Money is pretty confusing here. They have a local currency, the riel, but mostly use US dollars. That sounds simple enough, but they don’t have any US change, so they use the riel as change. The exchange rate is about 4,000 to $1, so if your bill is $6.25 and you pay with a $10, you’re going to get $3 and 3,000 riel back as change. And to make things even more confusing, they also use the Thai baht, so prices can be given in dollars, riel, baht, or a combination of them, and we have to figure out which one is the best price.

The language is different, of course. The people look different. The tuk tuks are different here.
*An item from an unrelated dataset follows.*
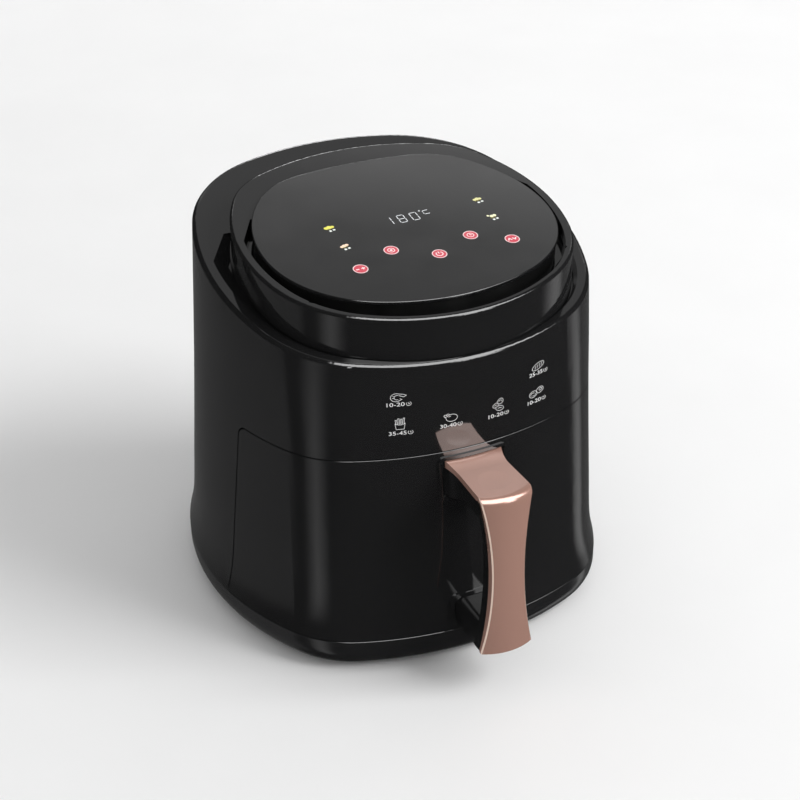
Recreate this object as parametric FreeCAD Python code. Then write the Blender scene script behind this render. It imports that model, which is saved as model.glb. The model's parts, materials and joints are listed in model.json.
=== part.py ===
import FreeCAD, Part

import math
import os
from collections import namedtuple

# Drawer air fryer, in millimetres. +Z is up and the front with the handle faces -Y. All
# dimensions are measured from the housing's upright middle line and the surface it stands
# on; the finished parts are then moved back so that the origin is under the middle of the
# whole object, handle included.

os.makedirs("parts", exist_ok=True)

V = FreeCAD.Vector

# ---- driving dimensions: housing -------------------------------------------------------
FOOT_HEIGHT = 4.0
SEAM_BASE_Z = 26.0            # top of the base ring
SEAM_DRAWER_Z = 164.0         # underside of the upper housing over the drawer
FLARE_TOP_Z = 57.0            # below this the housing flares out to the base
LOFT_TOP_Z = 300.0            # higher than any point of the housing
HALF_WIDTH_AT_SEAM = 135.0
HALF_DEPTH_AT_SEAM = 131.5
SIDE_DRAFT = 0.0565           # widening per millimetre of drop, at the sides
FRONT_DRAFT = 0.0728          # what the front and back gain under the drawer seam
FRONT_DRAFT_ABOVE = 0.0080    # their draft above it
FRONT_TURN = 50.0             # height over which one turns into the other
SIDE_FLARE = 3.1
FRONT_FLARE = 3.05
WALL = 2.8

# ---- slanted planes of the top: height at Y = 0 and rise per millimetre of Y ------------
RIM_PLANE = (253.5, 0.184)
COLLAR_PLANE = (276.2, 0.126)
PANEL_PLANE = (279.5, 0.1108)
RIM_THICKNESS = 6.5
RIM_ROUND = 2.8
SEAT_DEPTH = 10.3             # the collar's lower edge below the rim plane
SEAT_LEDGE = 2.6
SEAT_WIDTH = 15.0             # how far the ledge under the collar reaches inwards
COLLAR_SCREW_HEAD_R = 3.2
RIM_BAND = 6.5                # flat band outside the crescent facet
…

In Thailand, tuk tuks are small, three-wheeled vehicles with the driver in front and a bench in the back for the passengers. Here, tuk tuks are chariot-like trailers pulled by motorbikes. The dirt is red and dry, like it was in Australia. Everything is dusty. It even smells different here, but I have no idea how to describe the smell. It’s not bad or stinky, just different.

And, sadly, there is evidence all over of Cambodia’s tragic past. After enduring war and genocide of an estimated two million people by Pol Pot and the Khmer Rouge regime, the country faced a new problem: land mines. Until recently, Cambodia was one of the most heavily mined countries in the world and right away I noticed how many amputees and handicapped people there are. The land mines also stopped people from using large areas of land, which is partly why Cambodia is less developed. (If you want to read more about land mines in Cambodia, I highly recommend this National Geographic article.)

Clearly Cambodia is going to be a whole new ballgame. Most tourists blow right through here, stopping only in Siem Reap and Phnom Penh, but we decided to stay just a little bit longer to see more. It may not be as pleasant or fun as Thailand, but I’m looking forward to learning more about Cambodia.